Schematic diagram (not to scale) showing the initial flow configuration of a droplet of radius $a_o$ located at $(r_o,z_0)$ in a cylindrical tube of radius $R_0$. A fully developed flow is imposed at the inlet of the tube. The length $L$ of the tube is taken to be equal to $40R_0$.

Figure 2

Comparison of the velocity of the drop, $V_d$, for different grid meshes ($1000\times 25, 1600\times 40, 2000\times 40$, and $3200\times 80$).

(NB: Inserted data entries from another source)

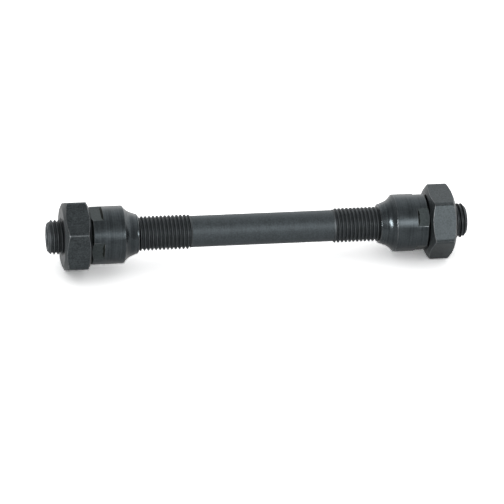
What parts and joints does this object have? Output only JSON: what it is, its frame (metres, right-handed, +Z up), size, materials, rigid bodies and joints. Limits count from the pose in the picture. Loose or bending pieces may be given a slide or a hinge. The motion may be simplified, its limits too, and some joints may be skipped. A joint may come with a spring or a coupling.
{
  "type": "bicycle hub axle",
  "caption": "Hollow threaded front hub axle for a quick-release wheel, with a cone and a chamfered hexagon locknut screwed on at each end.",
  "frame": {"origin": "middle of the axle, on its centre line", "axes": "+X along the axle towards the right-hand end of the picture, +Z up as the part lies on its two locknuts"},
  "size_m": [0.108, 0.0192, 0.0192],
  "materials": {
    "axle_steel": "satin",
    "cone_steel": "satin",
    "locknut_steel": "satin"
  },
  "bodies": {
    "axle": {"axle": "axle_steel"},
    "left_cone": {"left_cone": "cone_steel"},
    "right_cone": {"right_cone": "cone_steel"},
    "left_locknut": {"left_locknut": "locknut_steel"},
    "right_locknut": {"right_locknut": "locknut_steel"}
  },
  "joints": [
    {"name": "left_locknut_screw", "type": "slide", "parent": "axle", "child": "left_locknut", "axis": [-1, 0, 0], "range_m": [0, 0.009]},
    {"name": "right_locknut_screw", "type": "slide", "parent": "axle", "child": "right_locknut", "axis": [1, 0, 0], "range_m": [0, 0.009]},
    {"name": "left_cone_screw", "type": "slide", "parent": "axle", "child": "left_cone", "axis": [1, 0, 0], "range_m": [0, 0.013]},
    {"name": "right_cone_screw", "type": "slide", "parent": "axle", "child": "right_cone", "axis": [-1, 0, 0], "range_m": [0, 0.011]}
  ]
}
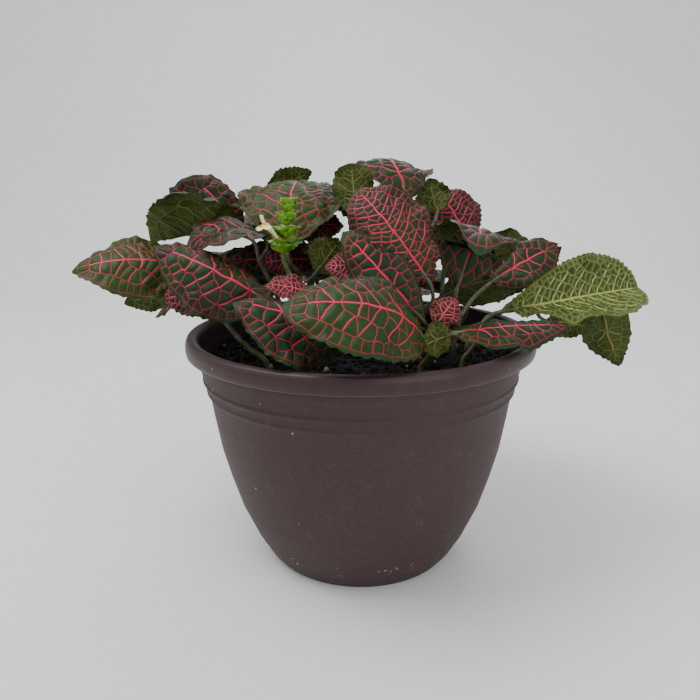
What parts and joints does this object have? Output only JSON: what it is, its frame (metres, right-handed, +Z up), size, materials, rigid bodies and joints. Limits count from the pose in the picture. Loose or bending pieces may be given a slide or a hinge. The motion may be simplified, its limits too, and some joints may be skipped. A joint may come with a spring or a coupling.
{
  "type": "potted nerve plant",
  "caption": "Nerve plant (Fittonia) in a brown plastic nursery pot of soil, with waved dark green leaves netted with pink veins and one small flower spike.",
  "frame": {"origin": "on the pot's axis, at the level of the pot's flat underside", "axes": "+Z up out of the pot; -Y towards the open side of the plant with the flower spike; +X to the right as seen from -Y"},
  "size_m": [0.2728, 0.221, 0.1963],
  "materials": {
    "pot_brown": "satin moulded plastic, dusty",
    "soil_black": "matt, crumbly peat",
    "leaf_green": "satin leaf, dark green netted with pink veins",
    "bract_green": "satin leaf, bright green",
    "corolla_cream": "soft petal, cream with a yellow throat"
  },
  "bodies": {
    "root": {"flower_corolla": "corolla_cream", "flower_spike": "bract_green", "pot": "pot_brown", "shoot_back_0_0": "leaf_green", "shoot_back_1_0": "leaf_green", "shoot_back_1_1": "leaf_green", "shoot_back_1_2": "leaf_green", "shoot_back_2_1": "leaf_green", "shoot_back_2_2": "leaf_green", "shoot_back_2_3": "leaf_green", "shoot_back_2_4": "leaf_green", "shoot_back_3_2": "leaf_green", "shoot_back_top": "leaf_green", "shoot_centre": "leaf_green", "shoot_far_right": "leaf_green", "shoot_front_left": "leaf_green", "shoot_hero": "leaf_green", "shoot_inner_left": "leaf_green", "shoot_inner_right": "leaf_green", "shoot_left": "leaf_green", "shoot_left_back": "leaf_green", "shoot_low_right": "leaf_green", "shoot_right": "leaf_green", "shoot_right_back": "leaf_green", "shoot_top": "leaf_green", "shoot_top_left": "leaf_green", "soil": "soil_black"}
  },
  "joints": []
}
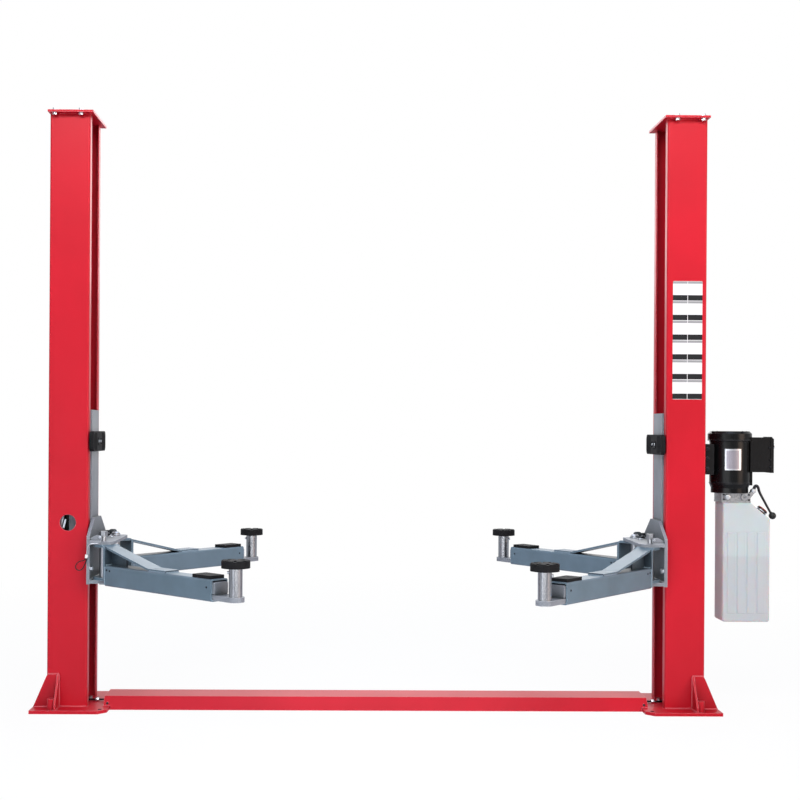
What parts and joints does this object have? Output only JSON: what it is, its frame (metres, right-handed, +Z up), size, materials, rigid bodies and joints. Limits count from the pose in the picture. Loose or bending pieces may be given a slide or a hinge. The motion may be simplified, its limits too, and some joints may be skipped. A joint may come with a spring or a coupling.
{
  "type": "two post car lift",
  "caption": "Floor-plate two-post car lift: C-section posts, coupled sliding carriages, swing arms with telescoping extensions and screw pads, and a motor pump with its oil tank.",
  "frame": {"origin": "on the floor, midway between the two posts, at the centre of the outer anchor holes", "axes": "+X from the left post to the right post, +Y away from the viewer, +Z up"},
  "size_m": [3.5495, 1.9112, 2.83],
  "materials": {
    "black_plastic": "matt",
    "black_rubber": "matt",
    "blue_grey_paint": "satin",
    "cast_aluminium": "cast",
    "chrome_rod": "polished",
    "dark_paint": "satin",
    "grey_paint": "satin",
    "machined_steel": "brushed",
    "motor_paint": "satin",
    "oiled_steel": "oiled",
    "red_paint": "gloss",
    "slide_nylon": "matt",
    "steel_wire": "stranded",
    "switch_plastic": "matt",
    "tank_plastic": "translucent",
    "white_plastic": "matt",
    "zinc_plate": "zinc plated"
  },
  "bodies": {
    "frame": {"left_post": "red_paint", "left_base_plate": "red_paint", "left_cap_plate": "red_paint", "left_cylinder_barrel": "dark_paint", "left_ram": "chrome_rod", "left_chain_wheel": "machined_steel", "left_lift_chain": "oiled_steel", "left_lock_latch": "zinc_plate", "right_post": "red_paint", "right_base_plate": "red_paint", "right_cap_plate": "red_paint", "right_cylinder_barrel": "dark_paint", "right_ram": "chrome_rod", "right_chain_wheel": "machined_steel", "right_lift_chain": "oiled_steel", "right_lock_latch": "zinc_plate", "floor_cover": "red_paint", "unit_bracket": "dark_paint", "motor": "motor_paint", "switch_box": "switch_plastic", "valve_block": "cast_aluminium", "oil_tank": "tank_plastic", "filler_cap": "black_plastic"},
    "left_carriage_group": {"left_carriage": "grey_paint", "left_slide_blocks": "slide_nylon", "left_door_guard": "black_rubber", "left_pivot_pins": "machined_steel", "pull_wire": "steel_wire", "wire_ferrule": "white_plastic", "pull_loop": "black_plastic"},
    "right_carriage_group": {"right_carriage": "grey_paint", "right_slide_blocks": "slide_nylon", "right_door_guard": "black_rubber", "right_pivot_pins": "machined_steel"},
    "left_front_arm_group": {"left_front_arm": "blue_grey_paint", "left_front_arm_pad": "black_rubber"},
    "left_front_extension_group": {"left_front_extension": "grey_paint", "left_front_pad_post": "zinc_plate"},
    "left_front_pad_group": {"left_front_lift_pad": "black_rubber"},
    "left_rear_arm_group": {"left_rear_arm": "blue_grey_paint", "left_rear_arm_pad": "black_rubber"},
    "left_rear_extension_group": {"left_rear_extension": "grey_paint", "left_rear_pad_post": "zinc_plate"},
    "left_rear_pad_group": {"left_rear_lift_pad": "black_rubber"},
    "right_front_arm_group": {"right_front_arm": "blue_grey_paint", "right_front_arm_pad": "black_rubber"},
    "right_front_extension_group": {"right_front_extension": "grey_paint", "right_front_pad_post": "zinc_plate"},
    "right_front_pad_group": {"right_front_lift_pad": "black_rubber"},
    "right_rear_arm_group": {"right_rear_arm": "blue_grey_paint", "right_rear_arm_pad": "black_rubber"},
    "right_rear_extension_group": {"right_rear_extension": "grey_paint", "right_rear_pad_post": "zinc_plate"},
    "right_rear_pad_group": {"right_rear_lift_pad": "black_rubber"},
    "lever": {"release_lever": "machined_steel"}
  },
  "joints": [
    {"name": "left_carriage_lift", "type": "slide", "parent": "frame", "child": "left_carriage_group", "axis": [0, 0, 1], "range_m": [-0.5, 1.1]},
    {"name": "right_carriage_lift", "type": "slide", "parent": "frame", "child": "right_carriage_group", "axis": [0, 0, 1], "range_m": [-0.5, 1.1]},
    {"name": "left_front_arm_swing", "type": "hinge", "parent": "left_carriage_group", "child": "left_front_arm_group", "pos_m": [-1.29, -0.16, 0.7], "axis": [0, 0, 1], "range_deg": [-51.1, 35.9]},
    {"name": "left_front_extension_slide", "type": "slide", "parent": "left_front_arm_group", "child": "left_front_extension_group", "axis": [0.7206, -0.6934, 0], "range_m": [-0.065, 0.25]},
    {"name": "left_front_pad_screw", "type": "slide", "parent": "left_front_extension_group", "child": "left_front_pad_group", "axis": [0, 0, 1], "range_m": [0, 0.06]},
    {"name": "left_rear_arm_swing", "type": "hinge", "parent": "left_carriage_group", "child": "left_rear_arm_group", "pos_m": [-1.29, 0.16, 0.7], "axis": [0, 0, 1], "range_deg": [-40.6, 46.4]},
    {"name": "left_rear_extension_slide", "type": "slide", "parent": "left_rear_arm_group", "child": "left_rear_extension_group", "axis": [0.6613, 0.7501, 0], "range_m": [-0.065, 0.25]},
    {"name": "left_rear_pad_screw", "type": "slide", "parent": "left_rear_extension_group", "child": "left_rear_pad_group", "axis": [0, 0, 1], "range_m": [0, 0.06]},
    {"name": "right_front_arm_swing", "type": "hinge", "parent": "right_carriage_group", "child": "right_front_arm_group", "pos_m": [1.29, -0.16, 0.7], "axis": [0, 0, 1], "range_deg": [-41.3, 45.7]},
    {"name": "right_front_extension_slide", "type": "slide", "parent": "right_front_arm_group", "child": "right_front_extension_group", "axis": [-0.6521, -0.7581, 0], "range_m": [-0.065, 0.25]},
    {"name": "right_front_pad_screw", "type": "slide", "parent": "right_front_extension_group", "child": "right_front_pad_group", "axis": [0, 0, 1], "range_m": [0, 0.06]},
    {"name": "right_rear_arm_swing", "type": "hinge", "parent": "right_carriage_group", "child": "right_rear_arm_group", "pos_m": [1.29, 0.16, 0.7], "axis": [0, 0, 1], "range_deg": [-41.4, 45.6]},
    {"name": "right_rear_extension_slide", "type": "slide", "parent": "right_rear_arm_group", "child": "right_rear_extension_group", "axis": [-0.5934, 0.8049, 0], "range_m": [-0.065, 0.25]},
    {"name": "right_rear_pad_screw", "type": "slide", "parent": "right_rear_extension_group", "child": "right_rear_pad_group", "axis": [0, 0, 1], "range_m": [0, 0.06]},
    {"name": "lowering_lever", "type": "hinge", "parent": "frame", "child": "lever", "pos_m": [1.815, -0.04, 1.049], "axis": [0, -1, 0], "range_deg": [0, 25]}
  ],
  "couplings": [
    {"joint": "right_carriage_lift", "follows": "left_carriage_lift", "ratio": 1}
  ]
}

The parameters are $\text{Ca}=1.0, \lambda =0.1$, and $a=0.7$. $N_z$ and $N_r$ represent the number of grids in the $z$ and $r$ directions of the computational domain, respectively.

Figure 3

Comparison of the steady shapes of a droplet of size $a=0.95$ migrating in a capillary tube for $\lambda =0.99$ for $\text{Ca}=0.05$, 0.10, and 0.16: (a) experimental results [17] and (b) present study.

Figure 4

Comparison of the evolution of droplet shape: (a) present study and (b) the results of Tsai and Miksis [20]. (c) The shapes of the droplet obtained by Olbritch [15] in the same configuration. The parameters used are $\text{Ca}=1, \lambda =0.1$, and $a=0.9$.

Figure 5

The effect of viscosity ratio on the droplet velocity $V_d$ for (a) $a=0.726$ and (b) $a=0.914$. Here, $\text{Ca}=0.1$. The results obtained from the present computation are compared with those presented by Ho and Leal [16] and Martinez and Udell [19].

Figure 6

The effect of the variation of the aspect ratio $a$ (i.e., initial droplet size) on the droplet velocity $V_d$. The steady shapes of the droplet for $a=0.3$, 0.5, 0.7, and 0.9 are inserted in the plot. The rest of the parameters are $\text{Ca}=0.1$ and $\lambda =0.1$.

Figure 7

The steady shapes attained by a droplet for $a=0.7$ migrating in a tube for different values of $\text{Ca}$. The streamlines (in the relative reference frames moving with the droplets) are also shown in this figure for different values of $\text{Ca}$. The viscosity ratio is $\lambda =0.1$.

Figure 8

The temporal variation of droplet velocity $V_d$ as it is migrating inside the tube for different values of $\text{Ca}$. The other parameters are $a=0.7$ and $\lambda =0.1$.

Figure 9

(a) Variation of droplet velocity $V_d$ with viscosity ratio $\lambda$ for different values of $\text{Ca}$. Variations of dimensionless (b) length of the droplet, $l_d$, (c) width $w_d$ of the droplet, and (d) film thickness $f_t$ with Ca for different values of the viscosity ratio $\lambda$. The aspect ratio $a$ is fixed at 0.7.

Figure 10

The shape evolution of a droplet for $\text{Ca}=1$ and $\lambda =0.1$. The aspect ratio is $a=0.7$.

Figure 11

The shape evolution of a droplet for $\text{Ca}=1$ and $\lambda =0.1$. The aspect ratio is $a=0.8$.

Figure 12

The shape evolution of a droplet for $\text{Ca}=1$ and $\lambda =0.1$. The aspect ratio is $a=0.9$.

Figure 13

The shape evolution of a droplet for $\lambda =1\times {10}^{-3}$ and $\text{Ca}=1$. The aspect ratio is $a=0.9$.

Figure 14

The shape evolution of a droplet for $\lambda =0.58$ and $\text{Ca}=1$. The aspect ratio is $a=0.9$.

Figure 15

The shape evolution of a droplet for $\lambda =2.04$ and $\text{Ca}=1$. The aspect ratio is $a=0.9$.

Figure 16

Variation of critical capillary number ${\text{Ca}}_{cr}$ with viscosity ratio $\lambda$ for different values of $a$.